Hopefully yours is the same.
Posted: Sat Mar 31, 2012 1:45 am
by dragoncar
Yeah they said I can't separate vested from non-vested employer funds. I.e. there are only two buckets: my contributions, and employer contributions.
So at 20% vesting, if the market drops 20% I lose 100% of my vested cash... and so on.
Posted: Sat Mar 31, 2012 8:45 pm
by Chad
@dragoncar
"So at 20% vesting, if the market drops 20% I lose 100% of my vested cash... and so on."
Are you completely sure it is that way? I only ask because HR, in my experience, is notoriously poor at communicating this type of stuff, and I have never seen any company do it that way. Are you sure it isn't like this:
Your Money
$1,000
Company Match
$1,000
Market goes down 20% with 20% vested in the company match and you leave:
Your Money
$800
Company Match
$800*20% = $160 you take with you
Posted: Mon Apr 02, 2012 10:45 pm
by dragoncar
No, I'm not sure it's that way. Hopefully it's as you say. It's not a huge amount of money, so I'll probably just pretend it's not there for ERE calculation purposes.
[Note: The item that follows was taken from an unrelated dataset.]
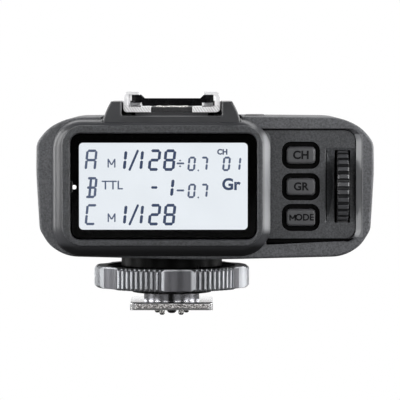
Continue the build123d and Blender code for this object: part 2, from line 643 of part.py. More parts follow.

The amount of time to go back and forth with the administrator isn't really worth it.
Posted: Wed Apr 04, 2012 10:28 pm
by TLV
With my 401k, they track the amounts/percentages contributed . So, if you're contributing just enough to get a match and the match is 50%, then 67% of the value of the account is employee-contributed, and 33% is employer-contributed. If you leave before fully vested, then the amount you lose is based on the percentage of the contributions that were employer matching, not on the dollar amount.
Posted: Tue May 22, 2012 6:44 pm
by dragoncar
So let's say I contribute $1000 with $1000 (unvested) match. Market triples, and I leave the company. I get $3000, and company gets $3000? So it's sort of like they are relying on me to invest their money!